The contract signed by Calgary’s Curtis Glencross Monday turns out to be a decent cap hit over a four year term, working out to $2.55 million per season. In his three seasons with the Flames, Curtis has been a valuable depth forward for the team, doing his job well in a "setup role", if you will. His contributions were great on his last contract, but long term stability and a $1.3 million raise will hold Glencross to a different standard.
Last season had it’s very good ups for Curtis, but also had a far-too-long span of infuriating invisibility, lasting longer than a month. So while his career high 24 goals and 43 points were great value for his $1.2 million cap hit, a similar disappearing act in the next four years goes from very frustrating to unacceptable. However, that Harry Potter like cloak of invisibility has really only happened once, and it’s not as if he’s alone among NHL players or even teammates, so I’m willing to give him the benefit of the doubt here.
The reason I’m willing to do that is his high, high value on this team in a variety of different roles. First off, his point production has been just fine in his time here, putitng up career numbers twice with increased ice time and responsibility. But Glencross is more than just goals and points, starting with his possession ability. As a third line forward, Curtis destroys the opposition on a regular basis, going against the same depth on the other side, which is valuable in itself. When you add what he’s done in much more difficult circumstances, it becomes more impressive.
Two seasons ago, Glencross put up ridiculous possession numbers while playing mostly with the similarly valuable Craig Conroy and David Moss. While being utilized against pretty good players on the other side, the trio did exactly what they were asked to do, and did it very well: get the puck to the offensive end, and keep it there, limiting the effectiveness of who they were out against, and making circumstances easier for the next line over the boards.
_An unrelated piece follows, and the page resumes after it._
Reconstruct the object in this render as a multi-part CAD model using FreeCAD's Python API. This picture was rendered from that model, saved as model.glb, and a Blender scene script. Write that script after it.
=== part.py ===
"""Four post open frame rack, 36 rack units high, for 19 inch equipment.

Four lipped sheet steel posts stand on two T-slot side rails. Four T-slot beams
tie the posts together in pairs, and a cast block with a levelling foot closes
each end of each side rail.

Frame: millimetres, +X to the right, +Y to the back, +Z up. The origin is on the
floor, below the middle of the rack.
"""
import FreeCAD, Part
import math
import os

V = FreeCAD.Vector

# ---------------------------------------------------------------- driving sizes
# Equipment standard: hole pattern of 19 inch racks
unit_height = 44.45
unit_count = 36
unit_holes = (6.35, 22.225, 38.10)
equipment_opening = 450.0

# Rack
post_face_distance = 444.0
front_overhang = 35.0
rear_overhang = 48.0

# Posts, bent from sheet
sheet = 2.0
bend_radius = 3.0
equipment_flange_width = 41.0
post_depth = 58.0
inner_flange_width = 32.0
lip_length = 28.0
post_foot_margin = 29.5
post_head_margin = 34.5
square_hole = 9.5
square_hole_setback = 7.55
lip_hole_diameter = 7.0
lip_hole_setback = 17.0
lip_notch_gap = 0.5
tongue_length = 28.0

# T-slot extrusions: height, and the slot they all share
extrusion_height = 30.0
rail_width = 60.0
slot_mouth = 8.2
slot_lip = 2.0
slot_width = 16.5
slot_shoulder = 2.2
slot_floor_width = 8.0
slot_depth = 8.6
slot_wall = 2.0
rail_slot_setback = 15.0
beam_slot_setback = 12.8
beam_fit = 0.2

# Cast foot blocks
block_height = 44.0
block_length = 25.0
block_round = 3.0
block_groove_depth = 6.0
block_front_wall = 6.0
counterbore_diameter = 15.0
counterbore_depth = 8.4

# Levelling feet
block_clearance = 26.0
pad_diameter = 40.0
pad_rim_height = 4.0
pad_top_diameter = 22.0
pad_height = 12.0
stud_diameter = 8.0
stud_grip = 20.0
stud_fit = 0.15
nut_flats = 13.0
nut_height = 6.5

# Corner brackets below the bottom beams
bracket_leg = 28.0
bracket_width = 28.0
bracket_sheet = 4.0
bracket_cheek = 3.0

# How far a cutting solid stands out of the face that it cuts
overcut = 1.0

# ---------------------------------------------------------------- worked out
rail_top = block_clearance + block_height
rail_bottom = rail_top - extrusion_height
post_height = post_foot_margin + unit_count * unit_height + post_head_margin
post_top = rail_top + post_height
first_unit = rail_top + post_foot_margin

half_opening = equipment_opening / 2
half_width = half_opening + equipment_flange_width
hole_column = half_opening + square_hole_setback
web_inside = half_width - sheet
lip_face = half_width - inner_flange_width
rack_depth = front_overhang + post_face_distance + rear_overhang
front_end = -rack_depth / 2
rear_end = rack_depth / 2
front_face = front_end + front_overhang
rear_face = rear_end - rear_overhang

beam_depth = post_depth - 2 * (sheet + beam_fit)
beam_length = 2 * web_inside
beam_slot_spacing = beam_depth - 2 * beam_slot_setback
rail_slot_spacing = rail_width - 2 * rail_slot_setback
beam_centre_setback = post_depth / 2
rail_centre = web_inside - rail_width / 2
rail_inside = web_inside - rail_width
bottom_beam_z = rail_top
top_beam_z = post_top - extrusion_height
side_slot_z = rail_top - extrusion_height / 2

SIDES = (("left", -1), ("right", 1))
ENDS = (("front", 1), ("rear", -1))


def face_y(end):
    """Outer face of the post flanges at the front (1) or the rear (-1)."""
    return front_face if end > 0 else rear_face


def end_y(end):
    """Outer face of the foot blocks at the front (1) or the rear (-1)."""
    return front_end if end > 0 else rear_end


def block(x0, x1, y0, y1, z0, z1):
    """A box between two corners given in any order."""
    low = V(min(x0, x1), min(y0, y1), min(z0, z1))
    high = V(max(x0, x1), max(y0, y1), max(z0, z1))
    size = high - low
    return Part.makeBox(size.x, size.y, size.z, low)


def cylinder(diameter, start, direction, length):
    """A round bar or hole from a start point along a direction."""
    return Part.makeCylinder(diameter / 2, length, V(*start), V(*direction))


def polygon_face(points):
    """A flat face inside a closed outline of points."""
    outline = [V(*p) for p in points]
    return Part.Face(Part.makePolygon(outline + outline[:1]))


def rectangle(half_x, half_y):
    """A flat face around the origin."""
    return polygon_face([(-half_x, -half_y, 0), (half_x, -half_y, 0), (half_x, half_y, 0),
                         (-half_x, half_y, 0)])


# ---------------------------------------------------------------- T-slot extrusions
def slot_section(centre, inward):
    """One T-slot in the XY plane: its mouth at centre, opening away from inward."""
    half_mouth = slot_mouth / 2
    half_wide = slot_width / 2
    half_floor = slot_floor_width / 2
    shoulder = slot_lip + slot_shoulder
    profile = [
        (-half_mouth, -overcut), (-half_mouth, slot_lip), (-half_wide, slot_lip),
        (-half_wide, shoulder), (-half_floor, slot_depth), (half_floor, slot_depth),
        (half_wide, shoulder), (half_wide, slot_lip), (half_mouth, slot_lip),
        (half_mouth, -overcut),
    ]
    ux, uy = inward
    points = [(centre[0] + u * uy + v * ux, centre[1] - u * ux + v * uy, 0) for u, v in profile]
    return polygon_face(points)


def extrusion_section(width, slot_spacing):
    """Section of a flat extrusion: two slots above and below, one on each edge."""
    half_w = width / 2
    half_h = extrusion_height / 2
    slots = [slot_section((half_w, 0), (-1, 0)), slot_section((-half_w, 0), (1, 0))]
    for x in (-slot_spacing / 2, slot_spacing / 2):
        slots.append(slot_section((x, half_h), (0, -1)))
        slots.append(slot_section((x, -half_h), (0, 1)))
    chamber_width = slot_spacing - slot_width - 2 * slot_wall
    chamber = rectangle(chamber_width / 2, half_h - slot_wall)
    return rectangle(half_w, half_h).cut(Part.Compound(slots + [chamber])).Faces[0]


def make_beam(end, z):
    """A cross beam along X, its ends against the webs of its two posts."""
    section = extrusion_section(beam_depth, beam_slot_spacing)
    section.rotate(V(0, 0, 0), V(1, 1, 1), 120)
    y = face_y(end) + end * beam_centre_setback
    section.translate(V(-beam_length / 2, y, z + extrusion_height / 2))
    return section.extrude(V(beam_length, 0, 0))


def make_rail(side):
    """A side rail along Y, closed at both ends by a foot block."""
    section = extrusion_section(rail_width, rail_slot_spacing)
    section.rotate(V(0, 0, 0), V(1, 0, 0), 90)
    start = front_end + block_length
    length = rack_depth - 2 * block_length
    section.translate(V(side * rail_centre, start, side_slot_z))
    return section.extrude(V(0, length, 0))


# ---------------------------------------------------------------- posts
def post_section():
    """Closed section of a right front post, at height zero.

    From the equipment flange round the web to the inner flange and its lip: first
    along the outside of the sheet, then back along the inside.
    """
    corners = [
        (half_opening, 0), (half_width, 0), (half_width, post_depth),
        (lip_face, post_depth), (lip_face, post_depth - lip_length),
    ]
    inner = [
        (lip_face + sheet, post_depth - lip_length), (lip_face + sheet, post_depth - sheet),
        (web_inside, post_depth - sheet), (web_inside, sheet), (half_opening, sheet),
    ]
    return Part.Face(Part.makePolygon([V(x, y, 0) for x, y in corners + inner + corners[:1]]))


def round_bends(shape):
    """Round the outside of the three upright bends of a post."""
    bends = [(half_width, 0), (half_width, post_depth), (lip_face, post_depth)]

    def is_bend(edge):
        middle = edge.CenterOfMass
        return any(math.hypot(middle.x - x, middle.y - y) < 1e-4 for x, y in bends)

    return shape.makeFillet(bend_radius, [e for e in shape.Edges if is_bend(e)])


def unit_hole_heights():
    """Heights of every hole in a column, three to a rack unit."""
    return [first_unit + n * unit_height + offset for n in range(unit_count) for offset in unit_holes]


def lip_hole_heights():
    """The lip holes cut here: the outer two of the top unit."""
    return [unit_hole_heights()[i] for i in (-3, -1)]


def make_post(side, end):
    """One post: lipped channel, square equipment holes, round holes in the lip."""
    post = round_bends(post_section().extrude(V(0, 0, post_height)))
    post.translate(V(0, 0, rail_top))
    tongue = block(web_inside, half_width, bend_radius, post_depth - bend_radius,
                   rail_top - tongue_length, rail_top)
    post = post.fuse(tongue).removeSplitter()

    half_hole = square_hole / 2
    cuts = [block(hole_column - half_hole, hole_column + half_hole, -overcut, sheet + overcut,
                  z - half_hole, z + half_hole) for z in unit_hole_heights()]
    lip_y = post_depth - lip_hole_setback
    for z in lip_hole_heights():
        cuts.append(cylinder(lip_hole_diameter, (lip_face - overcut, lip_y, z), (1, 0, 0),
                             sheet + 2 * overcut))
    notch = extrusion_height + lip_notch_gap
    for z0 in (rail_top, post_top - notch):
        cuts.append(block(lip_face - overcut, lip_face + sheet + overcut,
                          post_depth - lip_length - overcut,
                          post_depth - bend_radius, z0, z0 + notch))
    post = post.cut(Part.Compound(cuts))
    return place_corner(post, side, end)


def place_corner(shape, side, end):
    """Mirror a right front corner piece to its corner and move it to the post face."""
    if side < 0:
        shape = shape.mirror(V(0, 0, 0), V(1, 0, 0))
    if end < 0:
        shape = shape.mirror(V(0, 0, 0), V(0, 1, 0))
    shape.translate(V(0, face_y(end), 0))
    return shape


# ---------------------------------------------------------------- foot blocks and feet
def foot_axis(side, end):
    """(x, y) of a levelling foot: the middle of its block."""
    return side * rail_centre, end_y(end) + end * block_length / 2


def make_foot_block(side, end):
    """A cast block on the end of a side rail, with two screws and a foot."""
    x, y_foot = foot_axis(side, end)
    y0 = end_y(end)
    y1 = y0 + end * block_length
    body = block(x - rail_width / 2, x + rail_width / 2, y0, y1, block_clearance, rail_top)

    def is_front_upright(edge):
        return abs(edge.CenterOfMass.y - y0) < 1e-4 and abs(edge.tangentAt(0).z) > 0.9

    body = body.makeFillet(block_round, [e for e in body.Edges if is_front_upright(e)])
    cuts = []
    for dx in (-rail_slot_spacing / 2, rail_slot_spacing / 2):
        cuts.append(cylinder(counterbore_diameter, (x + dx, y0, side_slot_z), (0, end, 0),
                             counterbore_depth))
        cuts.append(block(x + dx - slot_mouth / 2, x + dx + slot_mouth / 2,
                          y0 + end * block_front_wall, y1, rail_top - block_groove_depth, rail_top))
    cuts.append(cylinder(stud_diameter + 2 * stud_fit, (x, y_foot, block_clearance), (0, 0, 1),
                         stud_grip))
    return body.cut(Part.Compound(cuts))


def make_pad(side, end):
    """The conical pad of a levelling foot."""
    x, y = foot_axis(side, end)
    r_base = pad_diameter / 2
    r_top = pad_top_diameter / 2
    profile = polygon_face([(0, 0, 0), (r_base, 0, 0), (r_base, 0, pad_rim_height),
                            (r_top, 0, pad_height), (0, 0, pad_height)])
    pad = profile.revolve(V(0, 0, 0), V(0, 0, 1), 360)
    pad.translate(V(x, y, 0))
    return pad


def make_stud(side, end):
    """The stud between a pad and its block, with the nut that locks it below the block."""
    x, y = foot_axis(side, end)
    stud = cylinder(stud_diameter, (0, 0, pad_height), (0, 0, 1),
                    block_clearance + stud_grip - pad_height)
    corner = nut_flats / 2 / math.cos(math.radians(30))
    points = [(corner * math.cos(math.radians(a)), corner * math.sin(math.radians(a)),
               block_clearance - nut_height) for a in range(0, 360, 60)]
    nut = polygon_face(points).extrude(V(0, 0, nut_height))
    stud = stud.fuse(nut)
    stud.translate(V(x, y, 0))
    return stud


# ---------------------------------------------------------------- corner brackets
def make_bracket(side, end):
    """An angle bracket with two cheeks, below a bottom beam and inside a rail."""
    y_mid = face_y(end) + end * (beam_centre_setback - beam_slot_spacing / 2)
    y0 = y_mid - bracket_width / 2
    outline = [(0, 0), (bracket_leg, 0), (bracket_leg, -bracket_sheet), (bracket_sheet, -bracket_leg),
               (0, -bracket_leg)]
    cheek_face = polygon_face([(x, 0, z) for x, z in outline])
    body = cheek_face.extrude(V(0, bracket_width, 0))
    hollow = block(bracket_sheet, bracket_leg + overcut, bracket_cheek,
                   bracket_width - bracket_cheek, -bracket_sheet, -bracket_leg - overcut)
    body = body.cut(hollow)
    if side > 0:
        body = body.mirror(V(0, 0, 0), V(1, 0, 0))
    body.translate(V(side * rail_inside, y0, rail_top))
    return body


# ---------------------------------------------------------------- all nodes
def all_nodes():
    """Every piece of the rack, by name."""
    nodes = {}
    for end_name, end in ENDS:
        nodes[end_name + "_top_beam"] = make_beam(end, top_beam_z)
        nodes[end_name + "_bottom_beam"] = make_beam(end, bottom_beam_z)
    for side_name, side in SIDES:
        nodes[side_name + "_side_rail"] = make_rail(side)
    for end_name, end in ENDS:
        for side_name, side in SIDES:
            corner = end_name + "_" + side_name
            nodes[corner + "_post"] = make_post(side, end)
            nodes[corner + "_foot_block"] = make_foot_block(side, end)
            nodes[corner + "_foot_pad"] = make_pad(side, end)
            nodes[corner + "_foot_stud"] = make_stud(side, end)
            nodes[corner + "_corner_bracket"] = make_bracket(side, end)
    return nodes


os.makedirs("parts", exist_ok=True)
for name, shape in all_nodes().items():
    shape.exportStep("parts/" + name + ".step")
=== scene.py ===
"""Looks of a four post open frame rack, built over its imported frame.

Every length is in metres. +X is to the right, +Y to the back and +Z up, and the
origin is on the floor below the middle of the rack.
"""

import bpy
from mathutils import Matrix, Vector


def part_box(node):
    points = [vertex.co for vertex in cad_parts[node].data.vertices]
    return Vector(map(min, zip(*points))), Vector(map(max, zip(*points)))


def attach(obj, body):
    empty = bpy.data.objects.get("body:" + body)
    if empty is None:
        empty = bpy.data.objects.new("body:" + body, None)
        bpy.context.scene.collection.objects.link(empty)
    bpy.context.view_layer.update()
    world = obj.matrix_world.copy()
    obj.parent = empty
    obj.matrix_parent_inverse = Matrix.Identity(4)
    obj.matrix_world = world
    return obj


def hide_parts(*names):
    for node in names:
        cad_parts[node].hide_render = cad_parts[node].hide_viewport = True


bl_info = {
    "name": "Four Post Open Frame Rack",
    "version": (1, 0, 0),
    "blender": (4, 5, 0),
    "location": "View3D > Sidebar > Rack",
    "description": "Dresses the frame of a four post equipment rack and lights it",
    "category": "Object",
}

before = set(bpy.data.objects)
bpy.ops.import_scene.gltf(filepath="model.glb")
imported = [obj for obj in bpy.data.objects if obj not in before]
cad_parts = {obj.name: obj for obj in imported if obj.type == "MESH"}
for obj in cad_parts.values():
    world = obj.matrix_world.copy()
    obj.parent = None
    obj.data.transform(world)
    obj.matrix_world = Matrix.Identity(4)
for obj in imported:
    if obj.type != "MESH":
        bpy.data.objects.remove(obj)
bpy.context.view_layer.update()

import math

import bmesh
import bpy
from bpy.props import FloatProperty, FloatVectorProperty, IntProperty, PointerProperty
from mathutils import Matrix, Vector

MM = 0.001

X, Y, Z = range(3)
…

After a decent 2009-10 campaign, something similar was found once again this year with Curtis again finding himself on a line with David Moss, this time with Olli Jokinen. While Olli did contribute to that line, it’s still my belief that it was the two wingers driving the bus, and for a good span of time, those three went out and wreaked havoc on opposition top lines. They put up some decent numbers together, but it was the "setup" mentality that won me over most. They were only broken up when Brendan Morrison was injured, elevating Moss to the top unit before David suffered a season ending injury of his own.
The other large area of value for Glencross comes shorthanded, where he has proven to be more than capable in his time with the Flames. He typically is near the top when it comes to penalty kill time-on-ice among forwards, and for good reason, because he’s one of the best on the team at doing it. Add in his six shorthanded goals in his three seasons here, and you get the idea.
I’m a huge Curtis Glencross fan, but I’m worried a four year contract may be more conducive to complacency as opposed to, say, a two year deal at the same terms. However, with the player entering unrestricted free agency poised for a big payday, a two year deal at a relatively affordable price wasn’t really realistic, so some concessions had to be made by the Flames. I’ll take Glencross at that cap number, but there is an inherent expectation now: that he’ll be, at the very least, the same player he’s been on a very regular basis. He’s being paid like a top six forward, and he’ll need to perform like one (independent of counting numbers) night in and night out, which he’s done for the most part minus last season.
As for the no-trade/no-movement clause, I don’t like it, but it’s more of an issue that would fall under an article about management, as opposed to the player itself. While I think it’s silly another NTC had to be added to this teams roster, it doesn’t diminish what Glencross should be able to do on this team.